In the end, Jennifer Aniston wound up being the filthiest of them all.
Aniston took home the very first Best On-Screen Dirtbag prize at the MTV Movie Awards for her role as sex-crazed dentist Julia Harris in "Horrible Bosses." The category was introduced this year to celebrate the most cringe-worthy characters to hit the big screen this year.
But before she took the stage, a real-life cringe-worthy moment took place when some audience member heckled presenters Mila Kunis and Mark Wahlberg when they took the stage. The actress shook off the jab, with "Ted" co-star Wahlberg by her side, and handed the Golden Popcorn to Aniston.
"I mean, do you know how long I have tried to have somebody let me unleash my on-screen dirtbag? A really long time," Aniston told the room. "And thank God this category just popped up. So I would like to say 'thank you' to the television show 'Friends' for letting me unleash the inner sweetheart and here's to [director] Seth Gordon for allowing me to be a dirtbag."
Aniston faced some stiff competition. Bryce Dallas Howard made for a horribly racist Miss Hilly in "The Help." Jon Hamm used bedroom acrobatics to turn Kristen Wiig upside down in "Bridesmaids." Aniston's own "Bosses" co-star Colin Farrell had gotten reckless with a mound of cocaine and a slimy mustache. And then there was "Project X" star Oliver Cooper for his over-the-top party-boy antics. Cooper made the case for why he should win to MTV News all week.
"I f---ed up an entire neighborhood. I didn't care about my friends. I still don't care about those guys, OK? What else did I do in that movie? I don't even remember. It's all a blur. I don't even care about the movie — that's how much of a dirtbag I am," Cooper told us. "I just want that goddamn popcorn, so I can have a career." In the end, all of Cooper's campaigning didn't matter since the Golden Popcorn is headed towards Aniston's mantle.

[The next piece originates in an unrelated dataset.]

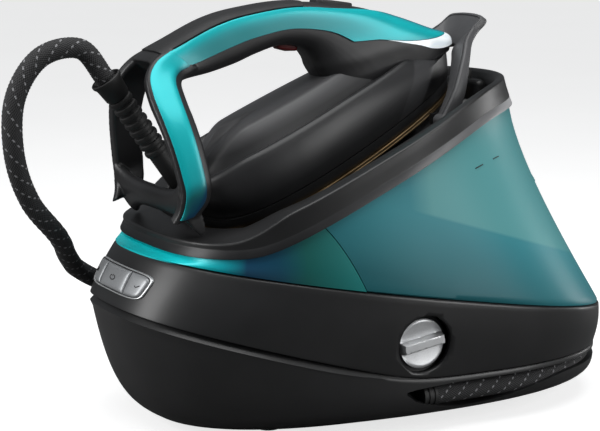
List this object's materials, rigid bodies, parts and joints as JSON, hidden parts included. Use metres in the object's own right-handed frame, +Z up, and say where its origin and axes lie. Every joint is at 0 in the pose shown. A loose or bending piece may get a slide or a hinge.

When MTV News caught up with the unexpected scene-stealer last summer to discuss "Bosses," she revealed how she decided to take on the foul-mouthed, sexually explicit role.
"It wasn't a 'might.' There was never the word 'might' [involved in deciding to take the part]," Aniston told MTV News. "It was pretty much, 'How fast can I say yes? I will play this part.'
"I'd never seen anything like this woman, and I couldn't imagine not doing it," Aniston explained, adding that she was happy to be approached for a role so outside of her comfort zone. In the end, it was a gutsy and risquéé move that wound up leading her to Golden Popcorn glory.